By AMOS KAREITHI
The thunderous roars of the angry giant have long been drowned by the violent waves. Meanwhile, the occasional feeble chants of worshippers damning the unwanted spirits into the lake waters sound like whimpers.
It is rare but expected for the worshipers, coming straight from their church a kilometre away, to march in rhythm to the drums. This they do with their Bibles occasionally thrust in the air. As the worshipers reach the shores, they chant as they symbolically fling invisible loads to the lake, as its waves rush at the headland, creating undulating waves.
Their mission accomplished, the members of The Last Calling Church leave the beach as noisily as they had come, with songs and chants, promising to battle the spirits any time they venture anywhere near their church. It is strange that at this time and age talk of physically banishing spirits is still rife in an area where fishermen and oarsmen converse in whispers whenever they pass certain sections of the troublesome waters.
Strange name
The land jutting out of Mawigo headland near Winam Bay has a very strange name, Soklo Kipenji, which loosely translated means, “the hill whose name you should not ask about.” It captures the fears and beliefs of the locals. A visiting oarsman who tries to ask the name of the hill is violently silenced by the sailors who fear capsizing in water for annoying the spirits.
The story of the spirits and that of Nam Lolwe, another name for Lake Victoria, is intriguing and entwined with the mythical history of the origins of the lake that is believed to have been formed by a benevolent super being, a giant.
Acting as unofficial historian at Osiri beach in Kendu bay, Andrian Onyando, a natural storyteller retells the story of Nam Lolwe, the bad tempered giant who answered the cries of drought stricken residents by passing urine on them.

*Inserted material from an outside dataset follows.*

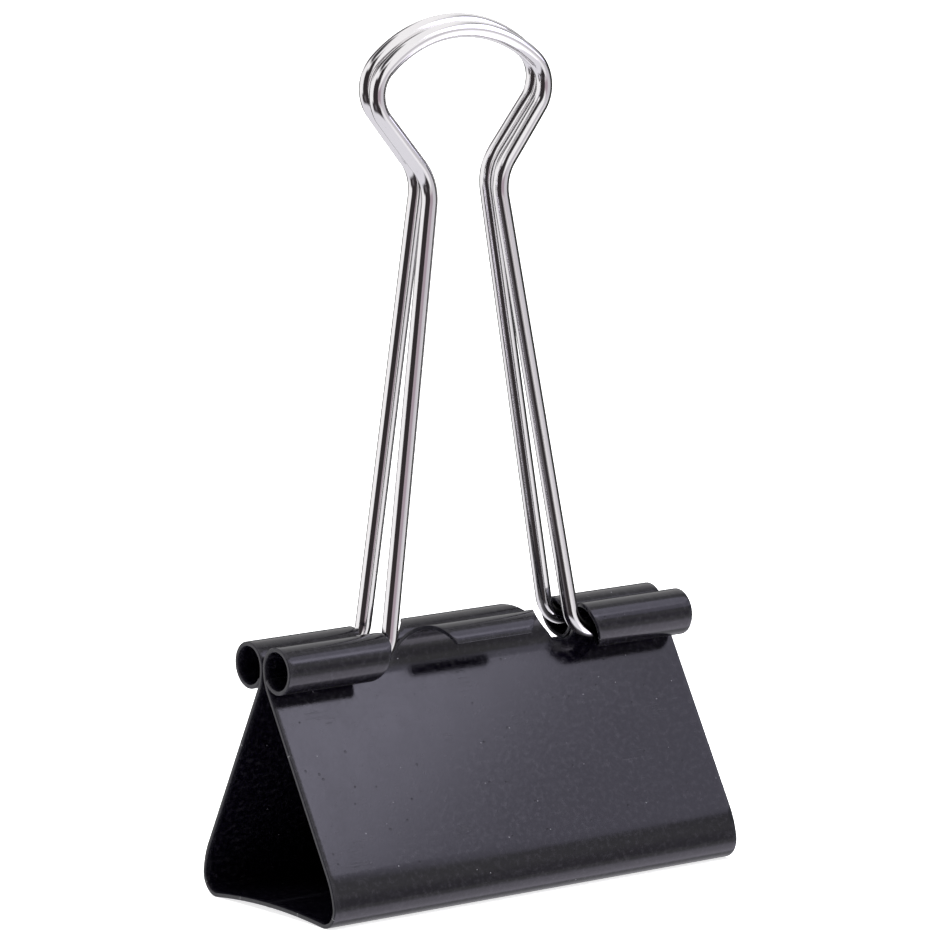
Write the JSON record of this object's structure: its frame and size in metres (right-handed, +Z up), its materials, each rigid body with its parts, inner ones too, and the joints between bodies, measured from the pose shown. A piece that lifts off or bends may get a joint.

“There was a major drought at the time and the people residing here at Osiri pleaded with the giant to come to their rescue. They were so desperate that they did not mind the giant’s urine which they hoped could rescue them from certain death from thirst,” Onyando narrates.
The people pleaded with the agitated Lolwe, who was towering above them until the giant unsympathetically shrugged off their pleas and reprimanded them with a voice that sounded like thunder. So huge was the giant that when he talked, his voice caused the earth to quake. But the residents were so desperate in their want that they egged Lolwe on.
Tired of being nagged, the giant started passing water as he stomped around, creating deep depressions on the ground he stepped on, even as his urine collected in pools of hot liquid. Finally, Lolwe walked away from Osiri and rested on the opposite side on a mountain, Got Matedo, where the impression of his bottom was formed after he rose from his seat
Cooking mountain
This, the residents believe gave the hill that they regard as the cooking mountain its funny look, with its depression on the top as is typical of volcanic mountains. “It is suspected that he peed all the way to River Nile and all the people living around Lake Victoria and along River Nile from Kenya, Uganda, Tanzania, Sudan and Egypt owe their existence to our peeing giant, Lolwe.”
To a visitor Osiri beach may take the stories of spirits and peeing giant as myths meant to frighten children by the fireside, but to the locals they are real. Luka Ramogi, a canoe man who frequently ventures into the fresh water lake will not allow any of his passengers to mention the hill that spirits do not want asked about. “These are nasty spirits.